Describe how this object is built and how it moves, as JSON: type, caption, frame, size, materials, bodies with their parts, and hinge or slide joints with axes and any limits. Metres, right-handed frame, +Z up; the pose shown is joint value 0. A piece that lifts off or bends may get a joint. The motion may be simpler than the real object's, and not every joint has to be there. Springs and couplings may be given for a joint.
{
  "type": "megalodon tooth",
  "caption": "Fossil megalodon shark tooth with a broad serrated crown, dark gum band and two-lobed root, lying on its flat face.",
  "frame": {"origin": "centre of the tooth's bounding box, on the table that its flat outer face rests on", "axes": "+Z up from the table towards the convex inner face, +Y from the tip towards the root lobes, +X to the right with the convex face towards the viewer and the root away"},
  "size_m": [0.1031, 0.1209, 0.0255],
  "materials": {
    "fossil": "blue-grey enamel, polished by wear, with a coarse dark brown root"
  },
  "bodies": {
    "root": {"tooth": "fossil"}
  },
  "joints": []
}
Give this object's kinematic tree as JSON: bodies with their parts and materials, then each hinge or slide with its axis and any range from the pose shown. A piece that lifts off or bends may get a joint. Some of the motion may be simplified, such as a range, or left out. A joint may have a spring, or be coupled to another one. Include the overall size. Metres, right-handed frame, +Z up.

Exercise prompt :: Recopy the entries above in their entirety, exactly.

Exercise response ::
Describe how this object is built and how it moves, as JSON: type, caption, frame, size, materials, bodies with their parts, and hinge or slide joints with axes and any limits. Metres, right-handed frame, +Z up; the pose shown is joint value 0. A piece that lifts off or bends may get a joint. The motion may be simpler than the real object's, and not every joint has to be there. Springs and couplings may be given for a joint.
{
  "type": "megalodon tooth",
  "caption": "Fossil megalodon shark tooth with a broad serrated crown, dark gum band and two-lobed root, lying on its flat face.",
  "frame": {"origin": "centre of the tooth's bounding box, on the table that its flat outer face rests on", "axes": "+Z up from the table towards the convex inner face, +Y from the tip towards the root lobes, +X to the right with the convex face towards the viewer and the root away"},
  "size_m": [0.1031, 0.1209, 0.0255],
  "materials": {
    "fossil": "blue-grey enamel, polished by wear, with a coarse dark brown root"
  },
  "bodies": {
    "root": {"tooth": "fossil"}
  },
  "joints": []
}
Give this object's kinematic tree as JSON: bodies with their parts and materials, then each hinge or slide with its axis and any range from the pose shown. A piece that lifts off or bends may get a joint. Some of the motion may be simplified, such as a range, or left out. A joint may have a spring, or be coupled to another one. Include the overall size. Metres, right-handed frame, +Z up.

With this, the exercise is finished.